4.5 Limitations and assumptions

The open loop (feedforward) structure of this control approach does not yet account for parameter uncertainty or measurement noise, and incorporating a sensor-based feedback controller with a dynamic estimator could yield improvements. The approach leverages actuation through a generalized aerodynamic change; thus, camber or thickness and span shape is a design choice. The finding that these modes are feasible does not indicate that other actuation modes are infeasible; rather, alternate paths may achieve this variation, including traditional empennage actuation for spans greater than 300m. Similarly, while higher-fidelity wind tunnel and experimental aerodynamic studies may improve the accuracy of aerodynamic parameter variation relative to panel methods, the frequency matching framework introduced here remains feasible when the configuration change is able to modulate aerodynamic force magnitude (Koreanschi et al., 2016; Galffy et al., 2019).

5 Conclusion

This study presents a concise dynamic model and simulation of a shape-adaptive aircraft capable of camber thickness and span shape designed for a challenging longitudinal powerline tracking mission, such as inflight recharging and perching to the powerline for extension of the flight range. The aerodynamic parameters of the aircraft are directly dependent on the time-varying aerodynamic forces and moments, which are a function of the change in the shape of the wing by the shape adaptive command (μ-camber or thickness adaptive parameter). The coupled longitudinal dynamic equation of the shape adaptive process is derived by simplifying the longitudinal dynamic responses of the wing shape adaptive process. Quasi-steady aerodynamic assumptions are used to numerically simulate the dynamics.

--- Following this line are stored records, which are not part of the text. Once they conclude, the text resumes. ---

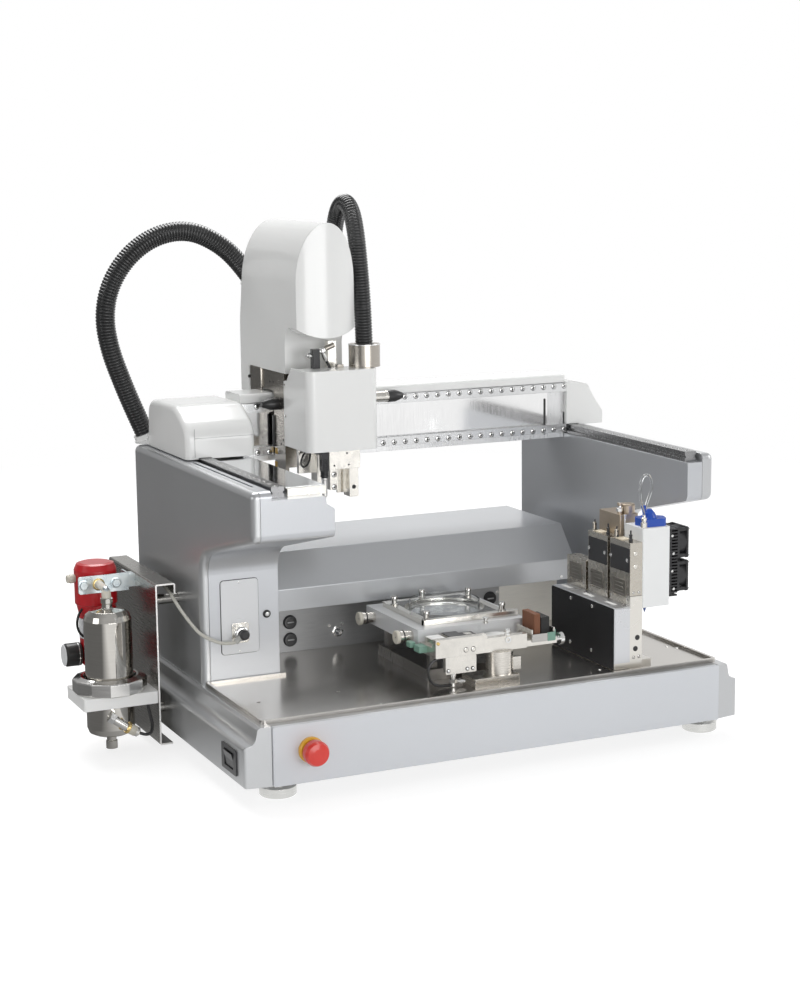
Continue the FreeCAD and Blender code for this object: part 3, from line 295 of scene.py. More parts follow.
def turned(profile, centre, axis=(0.0, 0.0, 1.0), around=32, flats=0, flat_rows=()):
    """A turned shape: at angle t ring i is centre + r_i (cos t a + sin t b) + h_i axis, profile being (r, h) in
    millimetres and centre one point or many. Rows in flat_rows have flats: r / cos of the angle from a flat."""
    profile = np.array(profile, float) / 1000.0
    axis = np.array(axis, float) / np.linalg.norm(axis)
    a = np.cross(axis, (0.0, 1.0, 0.0) if abs(axis[1]) < 0.9 else (1.0, 0.0, 0.0))
    a /= np.linalg.norm(a)
    b = np.cross(axis, a)
    t = np.linspace(0, 2 * np.pi, around, endpoint=False)
    r = np.repeat(profile[:, :1], around, 1)
    if flats:
        part = 2 * np.pi / flats
        for row in flat_rows:
            r[row] = r[row] / np.cos((t + part / 2) % part - part / 2)
    ring = r[..., None] * (np.cos(t)[:, None] * a + np.sin(t)[:, None] * b) + profile[:, 1, None, None] * axis
    return np.asarray(centre, float)[..., None, None, :] + ring


jacket = moulded("beige_jacket", (0.52, 0.51, 0.46), 0.5, 700.0, 0.00002, 0.0003)
sensor_line = drawn_line("sensor_cable_line", [(-0.3412, 0.0748, 0.257), (-0.3402, 0.0528, 0.253),
    (-0.3372, 0.0328, 0.239), (-0.3312, 0.0148, 0.224), (-0.3252, -0.0042, 0.211), (-0.3202, -0.0242, 0.201),
    (-0.3052, -0.0342, 0.192), (-0.2852, -0.0372, 0.1836), (-0.2690, -0.0402, 0.1858)])
cable = laid("sensor_cable_jacket", tube(sensor_line, 0.0026, (0.2, 0.3, 1.0), 20), jacket, sharp=60,
    stands_for=["sensor_cable"])
plug_black = moulded("plug_black", (0.03, 0.03, 0.032), 0.4, 900.0, 0.00002, 0.0004)
plug = laid("sensor_plug", turned([(0, 0), (7.8, 0), (7.8, 1.2), (7.2, 1.8), (7.2, 3), (7.8, 3.6), (7.8, 11),
    (6.4, 13), (4.5, 14), (4.5, 13.6), (0, 13.6)], put(-326, -62.9, 196), (0, -1, 0), 36, 18, (5, 6)), plug_black)
nickel_grey = moulded("boot_grey", (0.42, 0.42, 0.40), 0.4, 900.0, 0.00002, 0.0003)
boot = laid("sensor_boot", turned([(0, 0), (4.6, 0), (4.6, 4), (4.2, 4.6), (4.6, 5.2), (4.2, 6.6), (4.6, 7.2),
    (4.2, 8.6), (4.5, 9.2), (4.5, 17.4), (3.6, 18), (0, 18)], put(-339.5, -69, 186), (0.8, 0, 0.6), 24), nickel_grey)
drain_line = drawn_line("drain_cable_line", [(-0.4022, 0.0404, 0.041), (-0.3917, 0.0391, 0.0355),
    (-0.3802, 0.0428, 0.036), (-0.3742, 0.0538, 0.046), (-0.3752, 0.0658, 0.062), (-0.3762, 0.0728, 0.0808)])
drain = laid("drain_cable_jacket", tube(drain_line, 0.0024, (0.0, 1.0, 0.15), 18), plug_black, sharp=60,
    stands_for=["drain_cable"])


# The white studio: an endless pale floor and a white room, brighter at the back right and darker behind on the left,
# where the silver flanks' reflections lie. Both are white to the camera, and the floor keeps the machine's shadow.
def glow(place, strength):
    """White light of this strength."""
    return place.node("Emission", None, {"Color": (1, 1, 1, 1), "Strength": strength})


material, place = begin("studio_floor")
floor_half, floor_drop = 14, 0.0004
seen = place.node("LightPath", None, None, "Is Camera Ray")
mirrored = place.node("LightPath", None, None, "Is Glossy Ray")
through = place.node("LightPath", None, None, "Is Transmission Ray")
east = place.part("X")
north = place.part("Y")
corner = ((north * 0.9 - east - 0.10) * 2.0).kept(0.0, 1.0)
afar = ((east * east + north * north) * 0.14 - 0.25).kept(0.0, 1.0)
plain = place.node("BsdfDiffuse", None, {"Color": (0.60, 0.60, 0.60, 1)})
shown = place.node("AddShader", None, {0: place.node("BsdfDiffuse", None, {"Color": (0.36, 0.36, 0.36, 1)}),
    1: glow(place, 0.76)})
shown = place.node("MixShader", None, {0: afar, 1: shown, 2: glow(place, 1.0)})
# Seen in reflections the floor is a glow, not lit: strength 0.92, falling to 0.16 towards the back left (corner),
# painted light for the metals' reflections.
glossed = place.node("MixShader", None, {0: corner, 1: glow(place, 0.92), 2: glow(place, 0.16)})
both = place.node("MixShader", None, {0: mirrored.kept(0.0, 1.0), 1: place.node("MixShader", None,
    {0: (seen + through).kept(0.0, 1.0), 1: plain, 2: shown}), 2: glossed})
end = material.node_tree.nodes.new("ShaderNodeOutputMaterial")
material.node_tree.links.new(both.socket, end.inputs["Surface"])
u, v = np.meshgrid(*[np.linspace(-floor_half, floor_half, 15)] * 2)
floor = laid("studio_floor", np.stack([u, v, np.full_like(u, -floor_drop)], -1), material, None, wrap=False)

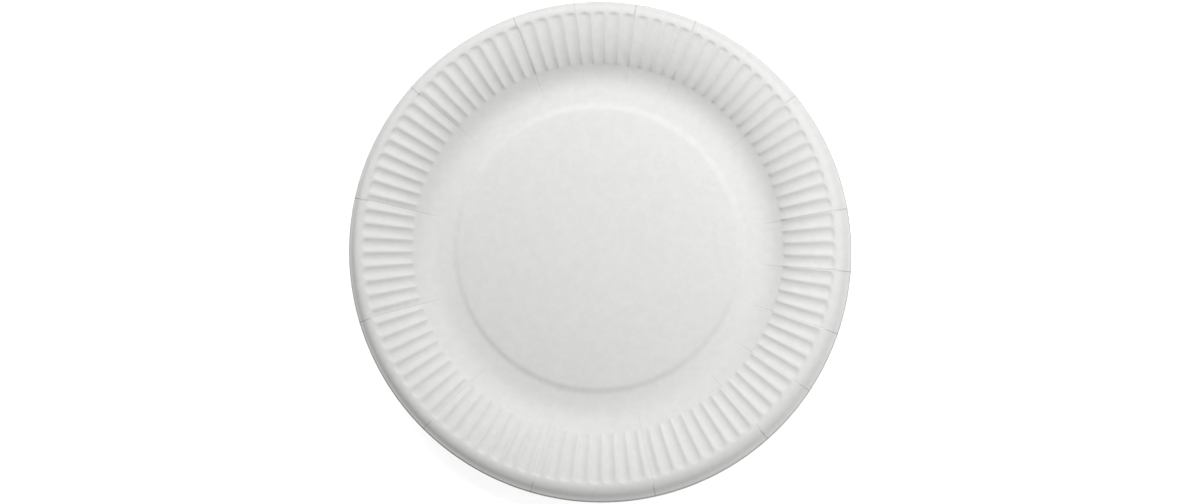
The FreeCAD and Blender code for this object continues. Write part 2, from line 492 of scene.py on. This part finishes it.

A novel approach in this study is the implementation of a frequency-matching (or wavelength-matching) technique that dynamically adjusts the local temporal frequencies of the aircraft’s natural modes to match the spatial frequency of the powerline’s catenary curve. This was achieved through the generalized linearization of the adaptive parameters of the shape. The results demonstrate the potential for a control strategy capable of achieving alternating periods of low clearance tracking and antiphase oscillation. Furthermore, we integrated an open-loop control strategy that manipulates camber or thickness to maintain less than 1 meters of powerline clearance for more than 34% of the line, despite the challenges of alternating coverage. This dynamics and controller development lays a strong foundation for low clearance powerline tracking. Additionally, our findings suggest that for group I Unmanned Aerial Vehicles (UAVs) operating at EHV (Extra High Voltage) levels and above, intricate shape adaptation may not be required in order to fly low clearance energy harvesting trajectories. This insight could simplify the design and operation of UAVs for specific applications, reducing the complexity and enhancing the reliability of energy harvesting missions in these high voltage environments.